La primera distancia que se rompe en estas lecturas es el lenguaje. Pasados 15 minutos o 20 páginas de lectura en silencio, una se acostumbra al español de esa época y fluye con él. Entonces el Quijote se nos acerca lo suficiente como para advertir lo ridículo del vestuario, las armas obsoletas y fuera de moda, la flacura deprimente del caballo o la cursilería con que el personaje se apropia del amor cortés. Qué tipo tan loco, decimos, y es entonces cuando empieza a resultarnos simpático.
Para quienes amamos esta lengua ajena, impuesta a través de la conquista, y día a día intentamos convertirla en algo mucho más nuestro, El Quijote es un símbolo del origen que, como todo origen, continúa participando del presente, aportando sentido a lo que somos. Quizá por eso hablamos del texto con tal solemnidad, con tal distancia.
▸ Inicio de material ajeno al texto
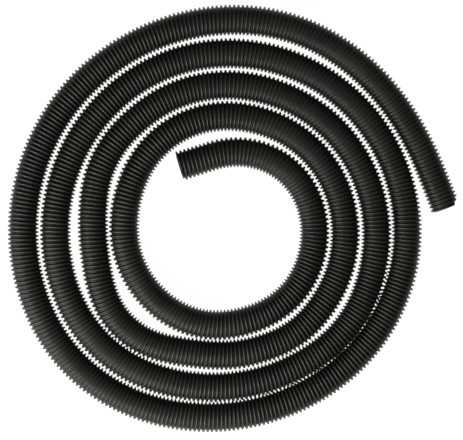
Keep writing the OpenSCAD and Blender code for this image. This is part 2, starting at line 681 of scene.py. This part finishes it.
def linear(sheet: str) -> tuple[float, float, float, float]:
    """Turns an sRGB colour into linear light.

    Args:
        sheet: the colour as a hex value, such as #1d1d1c.

    Returns:
        Red, green, blue and an alpha of 1.
    """
    channels = [int(sheet[i : i + 2], 16) / 255 for i in (1, 3, 5)]
    light = [c / 12.92 if c <= 0.04045 else ((c + 0.055) / 1.055) ** 2.4 for c in channels]
    return (*light, 1.0)


def add_node(
    material: bpy.types.Material,
    kind: str,
    settings: dict[str, object] | None = None,
    inputs: dict[str | int, object] | None = None,
) -> bpy.types.Node:
    """Adds a node with its settings, its values and its links.

    Args:
        material: the material that holds the node.
        kind: the node's type, without the ShaderNode in front.
        settings: its properties.
        inputs: socket by name or number, each a value or another node's output socket.

    Returns:
        The new node.
    """
    tree = material.node_tree
    node = tree.nodes.new("ShaderNode" + kind)
    for key, value in (settings or {}).items():
        setattr(node, key, value)
    for key, value in (inputs or {}).items():
        if isinstance(value, bpy.types.NodeSocket):
            tree.links.new(value, node.inputs[key])
        else:
            node.inputs[key].default_value = value
    return node


def new_material(name: str) -> bpy.types.Material:
    """Makes an empty node material.

    Args:
        name: what the finish is called.

    Returns:
        The material with no nodes.
    """
    material = bpy.data.materials.new(name)
    material.use_nodes = True
    material.node_tree.nodes.clear()
    return material


@dataclass(frozen=True)
class Unevenness:
    """Something that comes and goes over the hose, such as fading or dust.

    Attributes:
        along: its usual spacing along the hose.
        around: its usual spacing across and round the hose.
        detail: how fine its smallest parts are, in halvings.
        starts: the value of the pattern where it begins to show.
        full: the value where it shows in full.
    """

    along: float
    around: float
    detail: float
    starts: float = 0.35
    full: float = 0.65

    def pattern(self, material: bpy.types.Material, place: Socket) -> Socket:
        """Adds the bare pattern to a material.

        Args:
            material: the material that takes it.
            place: the place on the straight hose.

        Returns:
            A value from 0 to 1 that is mostly near a half.
        """
        scale = (1 / self.along, 1 / self.around, 1 / self.around)
        stretched = add_node(material, "Mapping", inputs={"Vector": place, "Scale": scale})
        return add_node(
            material,
            "TexNoise",
            inputs={"Vector": stretched.outputs[0], "Scale": 1.0, "Detail": self.detail},
        ).outputs["Fac"]

    def between(
        self, material: bpy.types.Material, place: Socket, least: float, most: float
    ) -> Socket:
        """Adds the pattern as an amount.

        Args:
            material: the material that takes it.
            place: the place on the straight hose.
            least: the amount up to where it starts.
            most: the amount where it shows in full.

        Returns:
            The amount.
        """
        return add_node(
            material,
            "MapRange",
            inputs={
                "Value": self.pattern(material, place),
                "From Min": self.starts,
                "From Max": self.full,
                "To Min": least,
                "To Max": most,
            },
        ).outputs[0]


@dataclass(frozen=True)
class WoundEva:
    """Black EVA plastic, extruded and wound hot: satin, with fine lines that follow the winding."""

    name: str
    body: str = "#222221"
    faded: str = "#2b2b29"
    rubbed: str = "#3a3a37"
    dust: str = "#5a5852"
    ior: float = 1.49
    roughness: float = 0.52
    rub_share: float = 0.5
    dust_share: float = 0.35
    # From this share of the rib's height upwards, the crest is rubbed.
    crest_from: float = 0.6
    line_depth: float = 0.03 * MM
    grain_share: float = 0.35
    # How much smoother or rougher than the rest the unfaded and the faded stretches are.
    fade_roughness: tuple[float, float] = (-0.04, 0.06)
    turn_roughness: float = 0.05
    # The plastic fades in broad stretches of a hand's width.
    fading: Unevenness = Unevenness(60 * MM, 40 * MM, 3.0, starts=0.35, full=0.7)
    # Crests are scuffed paler where they have dragged over floors.
    scuffs: Unevenness = Unevenness(9 * MM, 12 * MM, 5.0, starts=0.45, full=0.7)
    # Fine dust sits in specks of half a millimetre, drawn twice that size so that it shows.
    specks: Unevenness = Unevenness(1 * MM, 1 * MM, 2.0, starts=0.7, full=0.78)
    # Extrusion lines run round the hose with the winding, over the plastic's fine grain.
    lines: Unevenness = Unevenness(0.5 * MM, 25 * MM, 2.0)
    grain: Unevenness = Unevenness(0.25 * MM, 0.25 * MM, 1.0)
    # One turn comes out a little smoother than the next.
    turns: Unevenness = Unevenness(3 * MM, 60 * MM, 1.0)

    def material(self, sizes: HoseSizes) -> bpy.types.Material:
        """Builds the finish for one part of the hose.

        Args:
            sizes: the hose's sizes, from which the crest is found.

        Returns:
            The material.
        """
        m = new_material(self.name)
        place = add_node(m, "Attribute", {"attribute_name": PLACE}).outputs["Vector"]
        fading = self.fading.between(m, place, 0.0, 1.0)
        shader = add_node(
            m,
            "BsdfPrincipled",
            inputs={
                "Base Color": self.colour(m, place, fading, self.crest(m, place, sizes)),
                "Roughness": self.gloss(m, place, fading),
                "IOR": self.ior,
                "Normal": self.relief(m, place),
            },
        )
        add_node(m, "OutputMaterial", inputs={"Surface": shader.outputs[0]})
        return m

    def crest(self, m: bpy.types.Material, place: Socket, sizes: HoseSizes) -> Socket:
        """Finds the rib's crest.

        Args:
            m: the material.
            place: the place on the straight hose.
            sizes: the hose's sizes.

        Returns:
            0 on the web and up to 1 at the crest.
        """
        axes = add_node(m, "SeparateXYZ", inputs={0: place})
        across = add_node(
            m, "CombineXYZ", inputs={"Y": axes.outputs["Y"], "Z": axes.outputs["Z"]}
        )
        radius = add_node(m, "VectorMath", {"operation": "LENGTH"}, {0: across.outputs[0]})
        return add_node(
            m,
            "MapRange",
            {"interpolation_type": "SMOOTHSTEP"},
            {
                "Value": radius.outputs["Value"],
                "From Min": sizes.web_radius + self.crest_from * sizes.rib_height,
                "From Max": sizes.rib_radius,
            },
        ).outputs[0]

    def colour(self, m: bpy.types.Material, place: Socket, fading: Socket, crest: Socket) -> Socket:
        """Lays fading, rubbed crests and dust over the black.

        Args:
            m: the material.
            place: the place on the straight hose.
            fading: how faded it is, from 0 to 1.
            crest: how near the crest it is, from 0 to 1.

        Returns:
            The colour.
        """
        scuffs = self.scuffs.between(m, place, 0.0, self.rub_share)
        rubbing = add_node(m, "Math", {"operation": "MULTIPLY"}, {0: crest, 1: scuffs}).outputs[0]
        dust = self.specks.between(m, place, 0.0, self.dust_share)
        colour = linear(self.body)
        for share, tone in ((fading, self.faded), (rubbing, self.rubbed), (dust, self.dust)):
            colour = add_node(
                m,
                "Mix",
                {"data_type": "RGBA"},
                {"Factor": share, MIX_FIRST: colour, MIX_SECOND: linear(tone)},
            ).outputs[MIX_RESULT]
        return colour

    def gloss(self, m: bpy.types.Material, place: Socket, fading: Socket) -> Socket:
        """Makes faded stretches rougher, and one turn a little smoother than the next.

        Args:
            m: the material.
            place: the place on the straight hose.
            fading: how faded it is, from 0 to 1.

        Returns:
            The roughness.
        """
        smoother, rougher = self.fade_roughness
        worn = add_node(
            m,
            "MapRange",
            inputs={
                "Value": fading,
                "To Min": self.roughness + smoother,
                "To Max": self.roughness + rougher,
            },
        ).outputs[0]
        turns = self.turns.between(m, place, -self.turn_roughness, self.turn_roughness)
        return add_node(m, "Math", {"operation": "ADD"}, {0: worn, 1: turns}).outputs[0]

    def relief(self, m: bpy.types.Material, place: Socket) -> Socket:
        """Raises the extrusion lines and the grain.

        Args:
            m: the material.
            place: the place on the straight hose.

        Returns:
            The surface's direction.
        """
        height = add_node(
            m,
            "Math",
            {"operation": "MULTIPLY_ADD"},
            {0: self.grain.pattern(m, place), 1: self.grain_share, 2: self.lines.pattern(m, place)},
        )
        return add_node(
            m,
            "Bump",
            inputs={"Height": height.outputs[0], "Distance": self.line_depth, "Strength": 1.0},
        ).outputs[0]


# ---- Stage -------------------------------------------------------------------------------------


@dataclass(frozen=True)
class Softbox:
    """One square area lamp: where it stands from the coil's middle, its width and its power."""

    name: str
    place: tuple[float, float, float]
    width: float
    watts: float


@dataclass
class Studio:
    """White floor, soft lamps and the camera straight above, leaning a little to the left."""

    sizes: HoseSizes
    # The camera looks at this place on the hose's middle plane, from this far.
    aim: tuple[float, float] = (-8.0 * MM, -2.2 * MM)
    distance: float = 1.902
    lean_degrees: float = 5.0
    frame_width_px: int = 463
    focal_px: float = 1200.0
    sensor_width_mm: float = 36.0
    floor_size: float = 12.0
    floor_colour: str = "#8c8c8c"
    # The camera sees this much light come from the floor, on top of what the lamps give it.
    floor_glow: float = 0.96
    world_strength: float = 0.08
    lamps: tuple[Softbox, ...] = (
        Softbox("key_left", (-1.25, -0.75, 0.75), 0.9, 25.0),
        Softbox("key_front", (-0.55, -1.35, 0.95), 0.9, 15.5),
        Softbox("fill_top", (0.4, 0.6, 2.4), 1.6, 5.5),
    )

    def build(self) -> None:
        """Sets up the floor, world, lamps and camera."""
        bpy.context.scene.view_settings.view_transform = "Standard"
        self.lay_floor()
        self.light()
        self.place_camera()

    def lay_floor(self) -> None:
        """A plain floor that the camera sees white, with the hose's shadow kept on it."""
        bpy.ops.mesh.primitive_plane_add(size=self.floor_size, location=(0, 0, 0))
        floor = named("floor")
        m = new_material("matt_white_floor")
        matt = add_node(m, "BsdfDiffuse", inputs={"Color": linear(self.floor_colour)})
        path = add_node(m, "LightPath")
        seen = path.outputs["Is Camera Ray"]
        for ray in ("Is Glossy Ray", "Is Transmission Ray"):
            either = add_node(m, "Math", {"operation": "MAXIMUM"}, {0: seen, 1: path.outputs[ray]})
            seen = either.outputs[0]
        lift = add_node(m, "Math", {"operation": "MULTIPLY"}, {0: seen, 1: self.floor_glow})
        glow = add_node(m, "Emission", inputs={"Color": WHITE, "Strength": lift.outputs[0]})
        both = add_node(m, "AddShader", inputs={0: matt.outputs[0], 1: glow.outputs[0]})
        add_node(m, "OutputMaterial", inputs={"Surface": both.outputs[0]})
        floor.data.materials.append(m)

    def light(self) -> None:
        """Dim even light from all round, and the softboxes."""
        world = bpy.data.worlds.new("studio")
        bpy.context.scene.world = world
        world.use_nodes = True
        background = world.node_tree.nodes["Background"]
        background.inputs["Color"].default_value = WHITE
        background.inputs["Strength"].default_value = self.world_strength
        for lamp in self.lamps:
            light = bpy.data.lights.new(lamp.name, "AREA")
            light.shape = "SQUARE"
            light.size = lamp.width
            light.energy = lamp.watts
            stand = bpy.data.objects.new(lamp.name, light)
            bpy.context.scene.collection.objects.link(stand)
            stand.location = lamp.place
            stand.rotation_euler = (-Vector(lamp.place)).to_track_quat("-Z", "Y").to_euler()

    def place_camera(self) -> None:
        """Aims the camera at the hose's middle plane."""
        camera = bpy.data.cameras.new("camera")
        camera.sensor_width = self.sensor_width_mm
        camera.lens = camera.sensor_width * self.focal_px / self.frame_width_px
        lean = math.radians(self.lean_degrees)
        back = Vector((-math.sin(lean), 0, math.cos(lean)))
        holder = bpy.data.objects.new("camera", camera)
        bpy.context.scene.collection.objects.link(holder)
        holder.location = Vector((*self.aim, self.sizes.axis_height)) + self.distance * back
        holder.rotation_euler = (0, -lean, 0)
        bpy.context.scene.camera = holder


# ---- Putting it together -----------------------------------------------------------------------


def mount_place(name: str) -> Vector:
    """Where one of the part's mounts is.

    Args:
        name: the mount's name in the record.

    Returns:
        Its place in metres.
    """
    places = {mount["name"]: mount["pos_m"] for mount in frame["record"]["mounts"]}
    return Vector(places[name])


def main() -> None:
    """Builds the hose, dresses it and sets the stage."""
    logging.basicConfig(level=logging.INFO, format="%(name)s: %(message)s")
    sizes = HoseSizes()
    Studio(sizes).build()
    route = Route(sizes, mount_place("inner_end_screw_rib"))
    LOG.info("route: %.3f m, %.0f turns of the rib", route.length, route.length / sizes.rib_pitch)
    hose = Hose(sizes, route)
    web, ribs = hose.build()
    web.data.materials.append(WoundEva("black_eva_web", rub_share=0.0).material(sizes))
    rib_eva = WoundEva("black_eva_rib", roughness=0.43, rub_share=0.15, line_depth=0.012 * MM)
    rib_finish = rib_eva.material(sizes)
    for rib in ribs:
        rib.data.materials.append(rib_finish)
    hose.declare(web, ribs)
    for piece in (web, *ribs):
        LOG.info("%s: %d faces", piece.name, len(piece.data.polygons))


if __name__ == "__main__":
    main()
Se nos olvidan detallitos del momento histórico que, aclarándolos (como sucedió con Giotto en el salón de clases, como probablemente sucedería en el futuro con la película de Tim Burton si alguien aclara el sentido de este tiempo de ahora), acercarían un poco más a los lectores.
En cambio hacemos alarde de nuestro discurso retórico, hablamos de una manera que disgustaría al propio Cervantes, cuya gran empresa, ese acto de fundación de alcances que quizá él mismo no imaginaba, fue concebida desde una perspectiva contraria.
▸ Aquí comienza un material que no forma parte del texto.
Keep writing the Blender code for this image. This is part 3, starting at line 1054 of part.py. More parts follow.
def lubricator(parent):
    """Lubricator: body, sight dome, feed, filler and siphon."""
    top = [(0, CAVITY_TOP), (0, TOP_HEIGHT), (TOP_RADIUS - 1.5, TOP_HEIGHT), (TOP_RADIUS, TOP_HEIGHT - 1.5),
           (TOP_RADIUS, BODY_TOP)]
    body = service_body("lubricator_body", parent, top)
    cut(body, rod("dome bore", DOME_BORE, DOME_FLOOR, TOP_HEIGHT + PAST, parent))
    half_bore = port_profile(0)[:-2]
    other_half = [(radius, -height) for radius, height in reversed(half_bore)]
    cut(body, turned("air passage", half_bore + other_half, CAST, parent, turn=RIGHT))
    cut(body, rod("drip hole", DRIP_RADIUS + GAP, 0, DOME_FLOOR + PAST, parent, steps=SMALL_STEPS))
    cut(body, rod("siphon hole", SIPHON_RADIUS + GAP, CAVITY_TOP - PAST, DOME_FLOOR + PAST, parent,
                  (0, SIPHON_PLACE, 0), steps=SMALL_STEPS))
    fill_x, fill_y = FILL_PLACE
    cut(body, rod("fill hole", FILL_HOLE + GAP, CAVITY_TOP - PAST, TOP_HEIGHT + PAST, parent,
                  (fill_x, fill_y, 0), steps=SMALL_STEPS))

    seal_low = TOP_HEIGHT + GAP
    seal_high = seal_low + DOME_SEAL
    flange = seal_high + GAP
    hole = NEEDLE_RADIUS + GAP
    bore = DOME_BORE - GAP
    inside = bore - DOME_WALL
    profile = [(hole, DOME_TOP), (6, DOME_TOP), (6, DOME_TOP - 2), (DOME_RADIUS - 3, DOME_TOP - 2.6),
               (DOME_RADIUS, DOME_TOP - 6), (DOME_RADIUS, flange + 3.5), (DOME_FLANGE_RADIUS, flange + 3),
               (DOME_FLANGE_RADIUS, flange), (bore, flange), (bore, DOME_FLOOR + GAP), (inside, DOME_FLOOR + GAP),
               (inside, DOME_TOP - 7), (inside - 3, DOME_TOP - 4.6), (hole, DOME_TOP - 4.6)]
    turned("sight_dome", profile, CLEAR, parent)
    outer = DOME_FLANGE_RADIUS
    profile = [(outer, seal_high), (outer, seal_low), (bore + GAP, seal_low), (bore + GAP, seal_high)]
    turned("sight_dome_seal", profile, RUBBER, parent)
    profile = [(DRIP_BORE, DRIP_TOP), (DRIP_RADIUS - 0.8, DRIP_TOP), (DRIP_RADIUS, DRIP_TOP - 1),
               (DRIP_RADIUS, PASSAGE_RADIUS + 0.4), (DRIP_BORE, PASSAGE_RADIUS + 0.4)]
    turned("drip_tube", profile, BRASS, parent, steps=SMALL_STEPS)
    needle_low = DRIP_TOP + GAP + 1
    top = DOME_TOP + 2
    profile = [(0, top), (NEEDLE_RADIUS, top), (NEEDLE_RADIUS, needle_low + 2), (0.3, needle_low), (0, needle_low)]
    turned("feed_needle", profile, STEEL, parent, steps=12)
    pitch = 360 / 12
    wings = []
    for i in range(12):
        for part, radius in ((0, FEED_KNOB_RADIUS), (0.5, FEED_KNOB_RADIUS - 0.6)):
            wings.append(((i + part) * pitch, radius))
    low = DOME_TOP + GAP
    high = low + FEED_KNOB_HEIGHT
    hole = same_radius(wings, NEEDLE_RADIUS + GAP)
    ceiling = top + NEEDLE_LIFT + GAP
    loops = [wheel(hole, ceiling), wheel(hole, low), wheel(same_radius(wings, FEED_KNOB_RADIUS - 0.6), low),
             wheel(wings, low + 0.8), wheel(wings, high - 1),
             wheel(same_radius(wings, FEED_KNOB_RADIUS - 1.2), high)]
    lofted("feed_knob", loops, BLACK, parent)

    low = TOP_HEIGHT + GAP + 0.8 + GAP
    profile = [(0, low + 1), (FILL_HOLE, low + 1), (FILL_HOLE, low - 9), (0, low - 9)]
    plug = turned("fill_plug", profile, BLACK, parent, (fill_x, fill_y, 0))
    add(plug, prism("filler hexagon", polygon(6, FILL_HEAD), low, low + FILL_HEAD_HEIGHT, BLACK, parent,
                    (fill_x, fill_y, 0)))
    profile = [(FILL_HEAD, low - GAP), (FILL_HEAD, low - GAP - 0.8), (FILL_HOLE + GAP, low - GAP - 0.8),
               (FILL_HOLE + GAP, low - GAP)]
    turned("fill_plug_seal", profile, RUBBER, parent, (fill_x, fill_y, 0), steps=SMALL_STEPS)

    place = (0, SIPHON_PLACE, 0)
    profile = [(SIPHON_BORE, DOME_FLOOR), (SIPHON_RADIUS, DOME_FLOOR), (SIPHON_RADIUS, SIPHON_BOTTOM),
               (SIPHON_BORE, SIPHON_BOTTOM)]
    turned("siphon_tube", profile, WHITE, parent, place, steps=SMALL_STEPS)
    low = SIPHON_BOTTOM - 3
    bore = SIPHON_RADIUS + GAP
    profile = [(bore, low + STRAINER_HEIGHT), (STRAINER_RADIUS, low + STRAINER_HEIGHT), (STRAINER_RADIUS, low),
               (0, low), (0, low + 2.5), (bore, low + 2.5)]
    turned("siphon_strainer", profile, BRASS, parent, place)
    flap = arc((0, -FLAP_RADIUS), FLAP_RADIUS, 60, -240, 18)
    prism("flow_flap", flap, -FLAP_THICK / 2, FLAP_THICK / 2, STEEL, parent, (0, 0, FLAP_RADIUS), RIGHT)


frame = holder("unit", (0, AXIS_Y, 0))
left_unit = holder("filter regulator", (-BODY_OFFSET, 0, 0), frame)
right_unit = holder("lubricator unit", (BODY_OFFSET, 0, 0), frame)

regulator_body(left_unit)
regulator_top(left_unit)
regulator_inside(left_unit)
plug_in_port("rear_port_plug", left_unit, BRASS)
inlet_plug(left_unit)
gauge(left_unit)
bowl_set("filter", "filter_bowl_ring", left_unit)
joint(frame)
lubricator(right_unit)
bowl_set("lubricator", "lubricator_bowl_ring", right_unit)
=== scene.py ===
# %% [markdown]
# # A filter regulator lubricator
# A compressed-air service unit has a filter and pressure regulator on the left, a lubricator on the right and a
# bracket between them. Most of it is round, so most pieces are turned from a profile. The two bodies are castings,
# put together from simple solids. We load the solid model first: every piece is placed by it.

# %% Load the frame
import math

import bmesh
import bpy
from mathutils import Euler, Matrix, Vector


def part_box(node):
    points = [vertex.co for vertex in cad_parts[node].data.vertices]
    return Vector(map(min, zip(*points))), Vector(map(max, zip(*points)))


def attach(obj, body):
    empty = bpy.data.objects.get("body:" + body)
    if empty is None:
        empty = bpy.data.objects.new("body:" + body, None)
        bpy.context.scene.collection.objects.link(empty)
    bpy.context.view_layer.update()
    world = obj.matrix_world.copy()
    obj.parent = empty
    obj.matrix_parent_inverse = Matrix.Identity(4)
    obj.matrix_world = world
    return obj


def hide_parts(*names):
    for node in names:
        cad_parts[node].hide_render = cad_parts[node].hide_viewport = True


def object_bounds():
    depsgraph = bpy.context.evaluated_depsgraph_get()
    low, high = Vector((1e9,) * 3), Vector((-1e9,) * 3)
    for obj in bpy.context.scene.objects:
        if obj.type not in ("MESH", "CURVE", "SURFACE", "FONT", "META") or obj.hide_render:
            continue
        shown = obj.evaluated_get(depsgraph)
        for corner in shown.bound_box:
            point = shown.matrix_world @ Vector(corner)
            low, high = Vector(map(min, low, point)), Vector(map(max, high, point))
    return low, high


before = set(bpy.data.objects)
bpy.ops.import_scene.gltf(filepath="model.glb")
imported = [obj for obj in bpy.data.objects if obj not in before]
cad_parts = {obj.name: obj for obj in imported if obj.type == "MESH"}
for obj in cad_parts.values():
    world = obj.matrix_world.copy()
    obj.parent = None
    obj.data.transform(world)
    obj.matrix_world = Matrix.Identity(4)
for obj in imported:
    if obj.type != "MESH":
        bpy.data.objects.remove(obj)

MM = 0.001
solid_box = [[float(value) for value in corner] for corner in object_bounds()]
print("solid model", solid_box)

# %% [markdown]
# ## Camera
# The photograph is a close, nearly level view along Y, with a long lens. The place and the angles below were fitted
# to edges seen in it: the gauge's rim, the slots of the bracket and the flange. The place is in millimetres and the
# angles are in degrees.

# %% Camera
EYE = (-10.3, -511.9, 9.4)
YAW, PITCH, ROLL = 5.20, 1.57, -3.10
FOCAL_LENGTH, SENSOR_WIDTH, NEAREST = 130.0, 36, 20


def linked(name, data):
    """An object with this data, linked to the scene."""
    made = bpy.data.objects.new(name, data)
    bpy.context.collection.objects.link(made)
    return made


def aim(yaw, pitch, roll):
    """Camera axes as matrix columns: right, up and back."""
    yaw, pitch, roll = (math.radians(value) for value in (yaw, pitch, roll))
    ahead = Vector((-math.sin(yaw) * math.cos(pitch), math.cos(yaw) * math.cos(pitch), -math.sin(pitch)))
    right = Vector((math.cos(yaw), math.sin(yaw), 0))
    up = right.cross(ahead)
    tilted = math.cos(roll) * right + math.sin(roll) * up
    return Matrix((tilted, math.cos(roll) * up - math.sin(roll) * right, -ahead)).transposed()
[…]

Si Cervantes hubiera pretendido solemnidad, habría escrito en latín y, quizá, en verso. Si se hubiera propuesto escribir en un tono como el de nuestros eruditos ensayos, no hubiera elegido contar las aventuras de un chiflado delirante.
La grandeza de El Quijote consiste precisamente en que la desfachatez de su autor; su gusto de escribir en lengua vulgar; la burla que hace de las grandes novelas de caballería, de los grandes personajes de la literatura de entonces; el afán del autor de pasarse por alto cada una de las normas canónicas; dio lugar a la gran obra.
Lo que logró Cervantes con esas ganas de ridiculizarlo todo fue una novela genial, un texto que, como toda obra universal, nos habla de cuestiones profundamente humanas sin apenas mencionarlas.
Y nos toca el alma mientras nos reímos a carcajadas, haciéndonos conscientes de nuestras mentiras, de nuestros sueños, de nuestra ridícula locura de pretender lo que no somos. Hasta que alguna vez, por milagro, por un instante, alcanzamos a vislumbrar algún tipo de grandeza entre los desfiguros y las miserias de lo humano contemporáneo, entre sus historias de extraterrestres y naves salvadoras, sus chiflazones de sacralizar vehículos papales, sus expresiones profundamente quijotescas, ridículas, delirantes.